Hānaiakamalama was saved from demolition by the Daughters of Hawaiʻi.
(Daughters of Hawai‘i was founded in 1903 and is made up of women members who are directly descended from a person who lived in Hawai‘i prior to 1880. Their purpose is “to perpetuate the memory and spirit of old Hawai‘i and of historic facts, and to preserve the nomenclature and correct pronunciation of the Hawaiian language.”)
Then, the newspaper announced, “Rules and regulations bearing on Hānaiakamalama, the Nuʻuanu home of the late Queen Emma, were adopted at a meeting on Wednesday of the Daughters of Hawai‘i, which society now has charge of the home. The rules are as follows:”
“1. The object of Hānaiakamalama is to preserve articles formerly owned by the late Queen Emma and such other articles of historic interest as may be given the Daughters of Hawaii for safe keeping.”
“2. The building shall be open to visitors daily from 9 to 12 in the morning and from 2 to 4 in the after noon, excepting Sunday and other days that may be designated.”
“3. The house can only be used as a meeting place for the Daughters of Hawai‘i and cannot be engaged for any other purpose.”

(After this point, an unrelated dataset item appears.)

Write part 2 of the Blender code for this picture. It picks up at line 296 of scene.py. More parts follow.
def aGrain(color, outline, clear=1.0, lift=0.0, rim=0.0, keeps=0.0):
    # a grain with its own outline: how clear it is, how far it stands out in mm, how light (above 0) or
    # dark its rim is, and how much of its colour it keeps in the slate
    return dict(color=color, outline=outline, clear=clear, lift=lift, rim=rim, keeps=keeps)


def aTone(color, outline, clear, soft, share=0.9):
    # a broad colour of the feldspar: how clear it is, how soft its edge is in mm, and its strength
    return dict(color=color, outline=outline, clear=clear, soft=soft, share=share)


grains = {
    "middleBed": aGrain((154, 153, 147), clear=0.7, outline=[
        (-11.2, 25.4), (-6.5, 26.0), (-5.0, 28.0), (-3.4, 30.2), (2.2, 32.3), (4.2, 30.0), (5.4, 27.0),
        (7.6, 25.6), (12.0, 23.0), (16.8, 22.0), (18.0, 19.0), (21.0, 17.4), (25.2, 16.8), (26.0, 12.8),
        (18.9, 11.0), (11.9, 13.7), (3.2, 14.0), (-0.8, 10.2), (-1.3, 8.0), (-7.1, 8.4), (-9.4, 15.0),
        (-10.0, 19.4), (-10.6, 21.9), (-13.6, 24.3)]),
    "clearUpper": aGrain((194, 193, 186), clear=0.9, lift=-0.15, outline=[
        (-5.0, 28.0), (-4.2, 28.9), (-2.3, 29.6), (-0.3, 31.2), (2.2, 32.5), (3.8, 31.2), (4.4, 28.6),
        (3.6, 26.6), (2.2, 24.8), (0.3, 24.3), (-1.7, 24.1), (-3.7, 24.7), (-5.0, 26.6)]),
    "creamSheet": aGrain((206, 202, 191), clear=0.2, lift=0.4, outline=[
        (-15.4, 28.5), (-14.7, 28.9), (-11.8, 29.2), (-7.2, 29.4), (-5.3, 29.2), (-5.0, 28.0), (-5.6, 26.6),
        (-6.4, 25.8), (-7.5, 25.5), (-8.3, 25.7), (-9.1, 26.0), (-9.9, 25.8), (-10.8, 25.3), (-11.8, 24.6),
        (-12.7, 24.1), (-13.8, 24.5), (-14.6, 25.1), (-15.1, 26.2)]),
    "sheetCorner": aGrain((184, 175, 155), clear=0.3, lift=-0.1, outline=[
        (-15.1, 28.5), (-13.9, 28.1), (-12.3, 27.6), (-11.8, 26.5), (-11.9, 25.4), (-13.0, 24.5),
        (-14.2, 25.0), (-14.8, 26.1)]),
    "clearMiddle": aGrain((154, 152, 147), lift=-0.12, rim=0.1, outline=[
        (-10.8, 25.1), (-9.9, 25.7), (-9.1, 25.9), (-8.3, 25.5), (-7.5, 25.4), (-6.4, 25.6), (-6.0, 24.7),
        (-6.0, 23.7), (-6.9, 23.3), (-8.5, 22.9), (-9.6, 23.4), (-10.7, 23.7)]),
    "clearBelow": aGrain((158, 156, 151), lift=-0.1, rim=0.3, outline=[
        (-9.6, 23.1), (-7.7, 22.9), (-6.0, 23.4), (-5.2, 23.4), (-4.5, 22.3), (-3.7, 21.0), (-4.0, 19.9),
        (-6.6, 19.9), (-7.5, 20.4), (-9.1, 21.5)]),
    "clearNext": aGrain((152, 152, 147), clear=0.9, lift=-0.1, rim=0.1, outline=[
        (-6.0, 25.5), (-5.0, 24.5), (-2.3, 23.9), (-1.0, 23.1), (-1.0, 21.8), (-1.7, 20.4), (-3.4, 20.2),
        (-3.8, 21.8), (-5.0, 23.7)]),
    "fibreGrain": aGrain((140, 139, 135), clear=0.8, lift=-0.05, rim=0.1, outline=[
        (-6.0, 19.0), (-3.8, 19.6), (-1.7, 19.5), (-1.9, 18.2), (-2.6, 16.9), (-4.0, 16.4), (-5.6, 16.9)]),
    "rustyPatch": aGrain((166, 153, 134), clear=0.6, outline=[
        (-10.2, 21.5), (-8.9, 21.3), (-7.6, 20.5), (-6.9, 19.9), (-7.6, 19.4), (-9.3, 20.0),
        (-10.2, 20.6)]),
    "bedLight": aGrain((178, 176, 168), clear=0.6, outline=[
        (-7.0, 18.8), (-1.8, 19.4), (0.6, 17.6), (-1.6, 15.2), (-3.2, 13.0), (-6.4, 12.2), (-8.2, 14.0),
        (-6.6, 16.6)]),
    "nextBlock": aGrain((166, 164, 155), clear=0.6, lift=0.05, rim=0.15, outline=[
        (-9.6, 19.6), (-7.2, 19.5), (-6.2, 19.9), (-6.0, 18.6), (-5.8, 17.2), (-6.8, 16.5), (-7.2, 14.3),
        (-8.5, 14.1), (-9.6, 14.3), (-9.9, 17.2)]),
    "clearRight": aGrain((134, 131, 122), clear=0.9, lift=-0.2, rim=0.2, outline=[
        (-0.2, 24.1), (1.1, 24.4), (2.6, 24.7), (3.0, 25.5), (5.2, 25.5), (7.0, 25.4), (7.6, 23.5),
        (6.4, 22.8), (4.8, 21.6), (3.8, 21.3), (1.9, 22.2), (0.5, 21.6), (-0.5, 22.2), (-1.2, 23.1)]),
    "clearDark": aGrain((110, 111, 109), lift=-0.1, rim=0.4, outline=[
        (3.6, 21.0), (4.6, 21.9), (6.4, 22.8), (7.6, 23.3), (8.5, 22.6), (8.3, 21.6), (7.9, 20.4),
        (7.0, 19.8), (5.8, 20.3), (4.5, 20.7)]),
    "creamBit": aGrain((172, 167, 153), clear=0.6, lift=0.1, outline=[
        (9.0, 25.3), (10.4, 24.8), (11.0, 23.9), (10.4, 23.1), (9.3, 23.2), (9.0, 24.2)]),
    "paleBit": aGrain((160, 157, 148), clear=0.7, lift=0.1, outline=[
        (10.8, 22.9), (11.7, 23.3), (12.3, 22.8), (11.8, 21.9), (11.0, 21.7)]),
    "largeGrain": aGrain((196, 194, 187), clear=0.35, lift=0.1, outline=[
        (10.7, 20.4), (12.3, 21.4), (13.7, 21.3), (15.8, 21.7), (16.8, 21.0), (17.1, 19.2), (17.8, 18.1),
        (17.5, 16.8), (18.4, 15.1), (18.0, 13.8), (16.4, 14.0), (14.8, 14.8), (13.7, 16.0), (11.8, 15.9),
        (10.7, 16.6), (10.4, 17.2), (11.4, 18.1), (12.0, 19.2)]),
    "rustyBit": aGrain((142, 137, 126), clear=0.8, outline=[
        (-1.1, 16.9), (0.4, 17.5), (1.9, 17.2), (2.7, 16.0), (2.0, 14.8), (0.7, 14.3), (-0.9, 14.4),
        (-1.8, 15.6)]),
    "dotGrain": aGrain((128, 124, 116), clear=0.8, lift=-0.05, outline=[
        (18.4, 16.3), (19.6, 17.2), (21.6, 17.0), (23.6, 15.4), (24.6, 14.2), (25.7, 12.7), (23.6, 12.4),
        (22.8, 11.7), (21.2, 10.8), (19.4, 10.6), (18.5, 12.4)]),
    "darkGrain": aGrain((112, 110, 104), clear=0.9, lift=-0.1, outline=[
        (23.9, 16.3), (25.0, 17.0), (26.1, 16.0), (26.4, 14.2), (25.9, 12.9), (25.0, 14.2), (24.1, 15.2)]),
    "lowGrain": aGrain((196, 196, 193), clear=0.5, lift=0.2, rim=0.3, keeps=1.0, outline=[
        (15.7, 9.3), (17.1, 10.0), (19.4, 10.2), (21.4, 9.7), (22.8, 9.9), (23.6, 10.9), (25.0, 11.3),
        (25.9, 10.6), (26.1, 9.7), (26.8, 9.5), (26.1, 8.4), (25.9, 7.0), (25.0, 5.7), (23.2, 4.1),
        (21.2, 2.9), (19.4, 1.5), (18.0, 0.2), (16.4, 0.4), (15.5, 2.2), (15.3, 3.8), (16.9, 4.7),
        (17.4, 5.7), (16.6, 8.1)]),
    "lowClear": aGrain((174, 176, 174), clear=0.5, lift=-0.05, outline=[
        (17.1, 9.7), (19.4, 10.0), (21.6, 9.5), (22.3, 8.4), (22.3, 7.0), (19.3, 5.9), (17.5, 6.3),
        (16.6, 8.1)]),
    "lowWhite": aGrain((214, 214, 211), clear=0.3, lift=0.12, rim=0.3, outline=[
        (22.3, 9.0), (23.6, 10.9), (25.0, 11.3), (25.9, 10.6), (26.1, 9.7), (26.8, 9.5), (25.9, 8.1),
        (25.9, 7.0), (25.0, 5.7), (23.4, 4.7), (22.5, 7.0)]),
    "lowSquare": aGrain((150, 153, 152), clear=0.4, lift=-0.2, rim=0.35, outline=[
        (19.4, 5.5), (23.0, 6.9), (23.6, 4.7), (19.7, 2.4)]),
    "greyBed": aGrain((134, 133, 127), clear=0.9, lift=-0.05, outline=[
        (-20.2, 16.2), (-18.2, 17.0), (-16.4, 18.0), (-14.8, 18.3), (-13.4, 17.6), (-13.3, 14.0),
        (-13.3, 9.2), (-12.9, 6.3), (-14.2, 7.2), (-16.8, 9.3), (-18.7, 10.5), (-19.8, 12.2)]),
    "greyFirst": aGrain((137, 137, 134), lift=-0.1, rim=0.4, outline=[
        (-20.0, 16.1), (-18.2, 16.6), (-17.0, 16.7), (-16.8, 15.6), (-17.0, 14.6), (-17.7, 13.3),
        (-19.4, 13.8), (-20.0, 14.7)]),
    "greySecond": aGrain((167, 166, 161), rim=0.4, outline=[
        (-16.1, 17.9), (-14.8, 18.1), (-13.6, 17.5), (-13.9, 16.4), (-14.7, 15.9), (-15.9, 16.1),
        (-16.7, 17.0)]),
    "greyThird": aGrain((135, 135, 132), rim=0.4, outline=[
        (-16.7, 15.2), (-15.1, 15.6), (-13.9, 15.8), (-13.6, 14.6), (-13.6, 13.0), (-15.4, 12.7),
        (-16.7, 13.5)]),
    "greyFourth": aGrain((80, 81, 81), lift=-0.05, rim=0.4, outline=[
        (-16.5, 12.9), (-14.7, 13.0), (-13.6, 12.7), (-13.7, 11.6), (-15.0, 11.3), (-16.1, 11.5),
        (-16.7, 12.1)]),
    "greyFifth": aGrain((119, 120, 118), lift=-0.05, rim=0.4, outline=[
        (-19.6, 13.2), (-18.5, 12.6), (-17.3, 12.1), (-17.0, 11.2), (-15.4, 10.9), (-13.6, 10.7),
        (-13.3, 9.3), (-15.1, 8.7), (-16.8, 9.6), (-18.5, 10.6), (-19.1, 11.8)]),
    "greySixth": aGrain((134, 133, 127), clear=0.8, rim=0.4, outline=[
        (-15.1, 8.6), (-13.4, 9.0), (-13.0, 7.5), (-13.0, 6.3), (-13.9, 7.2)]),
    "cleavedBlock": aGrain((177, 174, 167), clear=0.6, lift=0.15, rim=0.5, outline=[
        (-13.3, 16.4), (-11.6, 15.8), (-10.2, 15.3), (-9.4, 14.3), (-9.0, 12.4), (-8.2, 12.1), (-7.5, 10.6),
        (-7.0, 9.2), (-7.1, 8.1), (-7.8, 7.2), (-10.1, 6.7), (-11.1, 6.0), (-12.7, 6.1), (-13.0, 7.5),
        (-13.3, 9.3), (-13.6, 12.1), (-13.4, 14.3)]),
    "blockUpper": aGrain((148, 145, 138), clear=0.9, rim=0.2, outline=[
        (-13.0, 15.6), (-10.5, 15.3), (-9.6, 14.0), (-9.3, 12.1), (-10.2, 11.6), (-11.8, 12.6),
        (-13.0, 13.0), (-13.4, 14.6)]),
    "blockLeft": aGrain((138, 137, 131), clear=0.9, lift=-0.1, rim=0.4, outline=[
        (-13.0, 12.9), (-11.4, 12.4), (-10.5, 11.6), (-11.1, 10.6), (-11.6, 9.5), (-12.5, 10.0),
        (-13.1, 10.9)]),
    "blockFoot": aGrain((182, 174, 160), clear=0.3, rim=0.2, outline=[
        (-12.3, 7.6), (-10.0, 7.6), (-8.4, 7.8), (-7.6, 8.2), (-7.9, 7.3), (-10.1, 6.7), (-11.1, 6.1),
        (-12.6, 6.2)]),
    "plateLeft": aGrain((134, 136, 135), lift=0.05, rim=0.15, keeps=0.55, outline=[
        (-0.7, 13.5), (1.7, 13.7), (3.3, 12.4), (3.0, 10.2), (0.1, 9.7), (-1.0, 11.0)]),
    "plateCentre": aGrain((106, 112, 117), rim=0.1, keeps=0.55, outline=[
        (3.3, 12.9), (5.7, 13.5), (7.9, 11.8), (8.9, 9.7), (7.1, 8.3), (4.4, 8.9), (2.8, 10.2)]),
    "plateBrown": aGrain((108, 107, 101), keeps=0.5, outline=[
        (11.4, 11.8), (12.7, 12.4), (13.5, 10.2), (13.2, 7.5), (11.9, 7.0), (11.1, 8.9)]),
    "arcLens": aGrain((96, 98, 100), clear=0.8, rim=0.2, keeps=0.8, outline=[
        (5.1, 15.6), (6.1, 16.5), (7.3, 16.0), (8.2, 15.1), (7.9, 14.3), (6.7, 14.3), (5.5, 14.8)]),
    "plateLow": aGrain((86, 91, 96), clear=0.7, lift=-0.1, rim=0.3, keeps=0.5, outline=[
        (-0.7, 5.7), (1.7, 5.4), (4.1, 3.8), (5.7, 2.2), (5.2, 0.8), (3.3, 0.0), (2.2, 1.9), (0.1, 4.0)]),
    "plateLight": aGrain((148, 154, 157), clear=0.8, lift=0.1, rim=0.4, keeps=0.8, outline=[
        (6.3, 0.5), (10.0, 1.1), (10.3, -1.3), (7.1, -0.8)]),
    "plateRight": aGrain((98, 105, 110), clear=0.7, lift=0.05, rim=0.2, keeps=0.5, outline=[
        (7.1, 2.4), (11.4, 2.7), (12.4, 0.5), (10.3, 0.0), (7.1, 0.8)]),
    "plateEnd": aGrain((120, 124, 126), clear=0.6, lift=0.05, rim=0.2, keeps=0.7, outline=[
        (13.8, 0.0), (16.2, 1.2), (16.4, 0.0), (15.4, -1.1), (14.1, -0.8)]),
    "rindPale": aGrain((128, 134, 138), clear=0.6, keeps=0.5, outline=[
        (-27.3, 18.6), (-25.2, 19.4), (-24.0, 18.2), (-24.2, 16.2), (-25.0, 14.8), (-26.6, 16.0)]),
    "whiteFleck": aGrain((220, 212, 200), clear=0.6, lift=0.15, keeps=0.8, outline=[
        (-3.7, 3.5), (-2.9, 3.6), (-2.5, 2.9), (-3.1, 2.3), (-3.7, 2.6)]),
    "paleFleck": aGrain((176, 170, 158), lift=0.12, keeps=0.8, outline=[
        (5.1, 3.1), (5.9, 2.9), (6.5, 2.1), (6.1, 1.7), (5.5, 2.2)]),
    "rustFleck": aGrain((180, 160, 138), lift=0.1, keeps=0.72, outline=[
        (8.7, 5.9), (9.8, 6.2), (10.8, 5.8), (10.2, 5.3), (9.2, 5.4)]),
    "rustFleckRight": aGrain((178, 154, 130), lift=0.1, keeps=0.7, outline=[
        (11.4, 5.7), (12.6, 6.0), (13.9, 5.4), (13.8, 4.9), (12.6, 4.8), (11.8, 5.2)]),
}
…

“4. A fees of 25 cents will be charged all visitors, members excepted.”
“5. Visitors are requested not to handle or deface any article in the building.” (Honolulu Star Bulletin, October 19, 1916)
In addition to Hānaiakamalama, the Daughters own and maintain Kamehameha III’s birth site at Keauhou Bay, Kona. Through an agreement with the State of Hawaiʻi, the Daughters use and maintain Huliheʻe Palace in Kailua-Kona on the Big Island.
Hānaiakamalama is open to the public with self – and docent-guided tours, Tue, Thu, Fri, Sat 10 am – 3:30 pm; closed Sun, Mon, Wed & major holidays; Admission fees vary ($16-Kamaaina adult docent-led).
(When you are there, look over the patio to the right (as you face the entrance); you will hear and see a portion of the Paki auwai that fed the Queen’s kalo just downhill of the patio. See the attached map.)